Route 66 filmed five episodes in Cleveland, during the time John Kennedy was president. Characters Tod Stiles, and Buz Murdoch (played by Martin Milner, and George Maharis) travelled the country in a series of Chevy Corvettes (show's sponsor). The bridge supra is officially designated NS1, and called the 'Iron Curtain' by impatient, grumpy boaters and shippers. The bridge was built from 1954 to 1957, and was part of Corp of Engineers plan to replace old bridges. It was fairly new when the filming was done. The other road work concerns freeways. One episode was centered on West 14th, just before the freeway took part of it. In another episode they were putting in a freeway in Mayfield Heights.
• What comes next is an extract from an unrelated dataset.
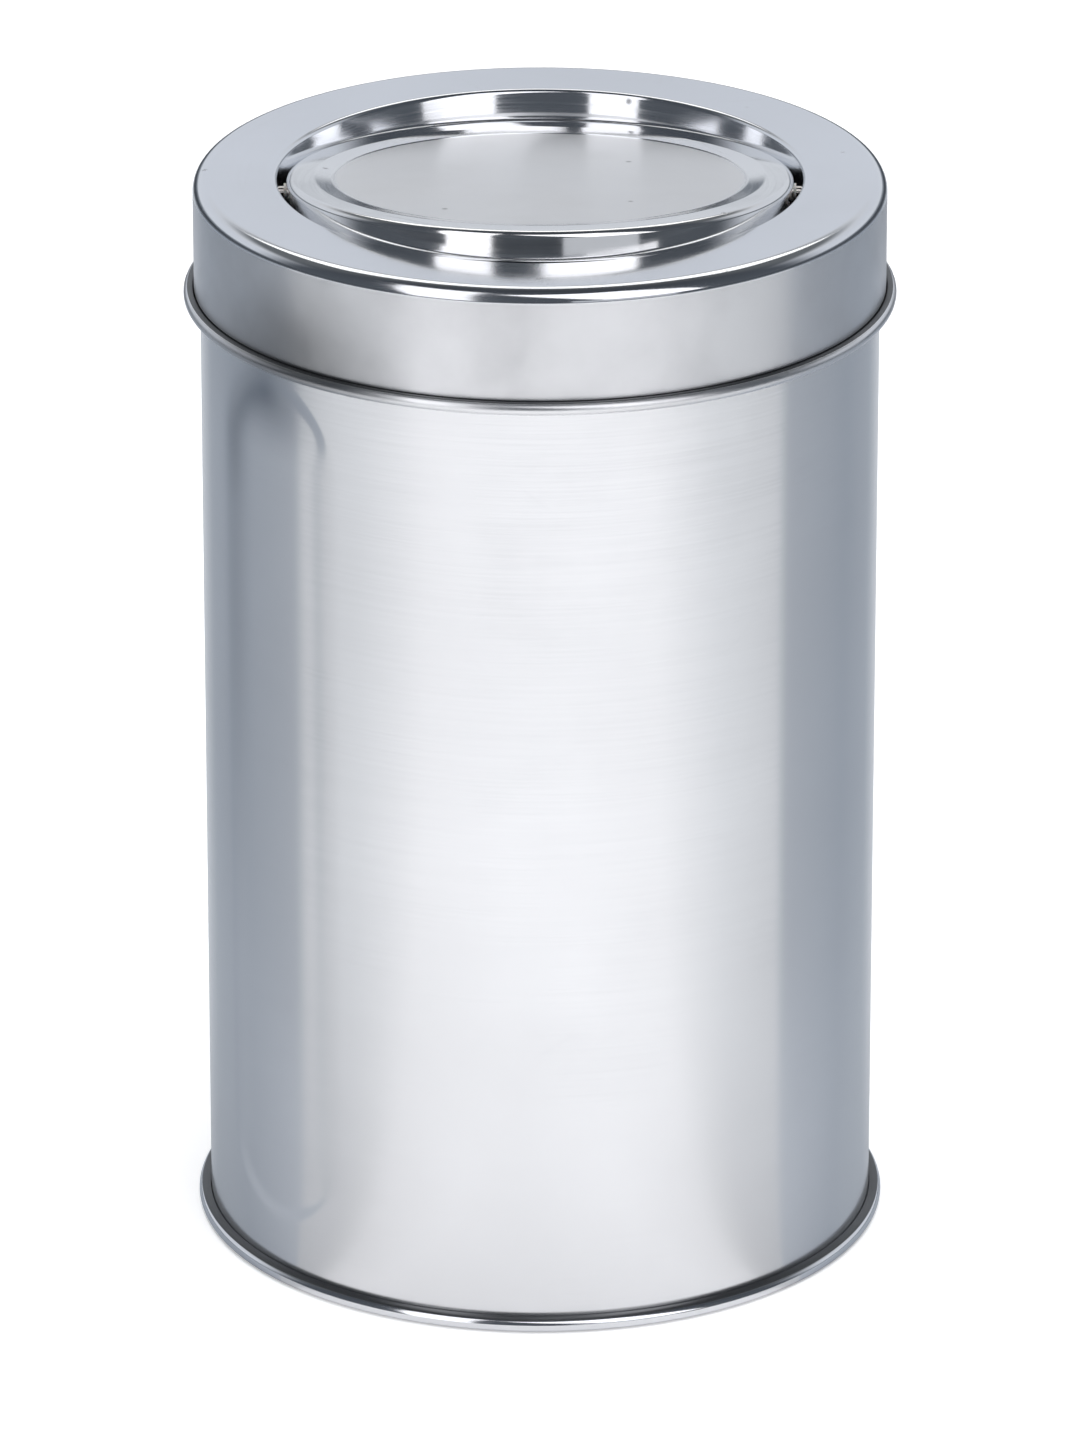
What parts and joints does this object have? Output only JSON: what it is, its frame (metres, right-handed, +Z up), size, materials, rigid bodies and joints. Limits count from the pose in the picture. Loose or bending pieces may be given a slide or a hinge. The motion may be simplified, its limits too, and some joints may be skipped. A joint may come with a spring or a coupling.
{
  "type": "countertop trash can with swing lid",
  "caption": "Small round polished steel table bin with a lift-off lid and a balanced disc flap that swings on short pins in the lid's opening.",
  "frame": {"origin": "centre of the foot, on the surface that the bin stands on", "axes": "+Z up, X along the flap's pivot, -Y the front, where the resting flap's edge is up"},
  "size_m": [0.1236, 0.1236, 0.1969],
  "materials": {
    "body_steel": "bright rolled stainless, soft mirror",
    "lid_steel": "polished stainless, mirror top and satin skirt",
    "flap_steel": "polished stainless, mirror with faint marks",
    "trim_steel": "polished stainless",
    "base_steel": "mill-finished stainless",
    "wire_steel": "plain drawn wire",
    "inner_steel": "plain sheet steel",
    "pin_steel": "turned steel",
    "weight_steel": "plain bar steel",
    "bush_plastic": "grey nylon"
  },
  "bodies": {
    "bin": {"body_shell": "body_steel", "rim_wire": "wire_steel", "base_plate": "base_steel", "base_hoop": "trim_steel"},
    "lid": {"lid_cover": "lid_steel", "lid_bead_wire": "wire_steel", "left_pivot_plate": "inner_steel", "right_pivot_plate": "inner_steel", "left_pivot_pin": "pin_steel", "right_pivot_pin": "pin_steel"},
    "flap": {"flap_pan": "flap_steel", "left_pivot_bush": "bush_plastic", "right_pivot_bush": "bush_plastic", "left_weight_hanger": "inner_steel", "right_weight_hanger": "inner_steel", "counterweight": "weight_steel", "weight_rivets": "pin_steel"}
  },
  "joints": [
    {"name": "lid_lift", "type": "slide", "parent": "bin", "child": "lid", "axis": [0, 0, 1], "range_m": [0, 0.06]},
    {"name": "flap_swing", "type": "hinge", "parent": "lid", "child": "flap", "pos_m": [0, 0, 0.1892], "axis": [1, 0, 0], "range_deg": [-83.6, 96.4]}
  ]
}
Because the show used real locations, scenes become historical photographic records of the America of two generations ago, before the new highways created enlarged suburbs, new suburbs, massive urban sprawl, homogeneous buildings, and loss of local color.
Those old enough to remember can see they used Union Terminal, and the Ferro enamel mural is prominent. The New York Central lift bridge was central in two episodes, in both episodes Municipal Stadium is visible. To-day, the neon Indian is in Cleveland's History Museum, next to that same enamel mural created for the 1939 World's Fair. St. Theodosius, and Terminal Tower are very visible. St. Theodosius Russian Orthodox is called St. August, Goodtime II is called Carol Diane II.
They filmed at Euclid Beach amusement park (gone in 1969), Sachsenheim Hall, I-271 is being built in Mayfield Heights where signs for Pick and Pay (a former local supermarket chain), and Golden Gate shopping center are visible. They stayed and filmed at recently built Sahara Motor Hotel (sold, now gone). They showed Jones and Laughlin Steel, which has been absorbed and sold, and that site is now a large shopping center. A forging steel factory, in another part of town fills in for the shooting site. A mansion in Bratenahl is used. Burke Lakefront Airport is seen, as is Edgewater Park, Jim's Steakhouse, and Captain Frank's are in scenes.
Tod jumps into the Cuyahoga to fish out a boy, who craves attention. That river was disgusting, and highly polluted then. The Cuyahoga caught fire several times, the last being a spur for the creation of the Environmental Protection Agency. Maharis was to have hepatitis, i wonder if the river had a part.
Sam Manners was a production manager and producer, born in Cleveland as Savino Maneri. He may have been the reason for the Cleveland visits, and perhaps the nearby Kinsman and Youngstown. Rod Steiger plays a philosophical psychopath who has either Maneri's house, or a house on the same street.
• Incident On A Bridge S1, Ep30. 16 Jun. 1961 Russians
• First Class Mouliak S2, Ep5. 20 Oct. 1961 Poles
• Two On The House S2, Ep27. 20 Apr. 1962 wealthy
• Welcome To The Wedding S3, Ep8. 8 Nov. 1962 murderer
• Every Father's Daughter S3, Ep9. 16 Nov. 1962 Serbs
Cleveland was an industrial city with many European ethnicities, many of them Slavonic. Nehemiah Persoff played a Russian, and a Pole. Throughout the series actors play in different episodes as different people, sometimes the same person. One episode has a Russian community (really that would have been Ruthenian [Rusyn, or Carpathian Rus]), another a Polish one, and a Serbian family. The older people speak with accents. Tod and Buz really look at the Poles and Russian Americans as foreign and odd in ways. In the Serbian family, only the father has an accent, and it is light. The Serb is owner of a construction company, and is rich. The Poles, and Russians were poor.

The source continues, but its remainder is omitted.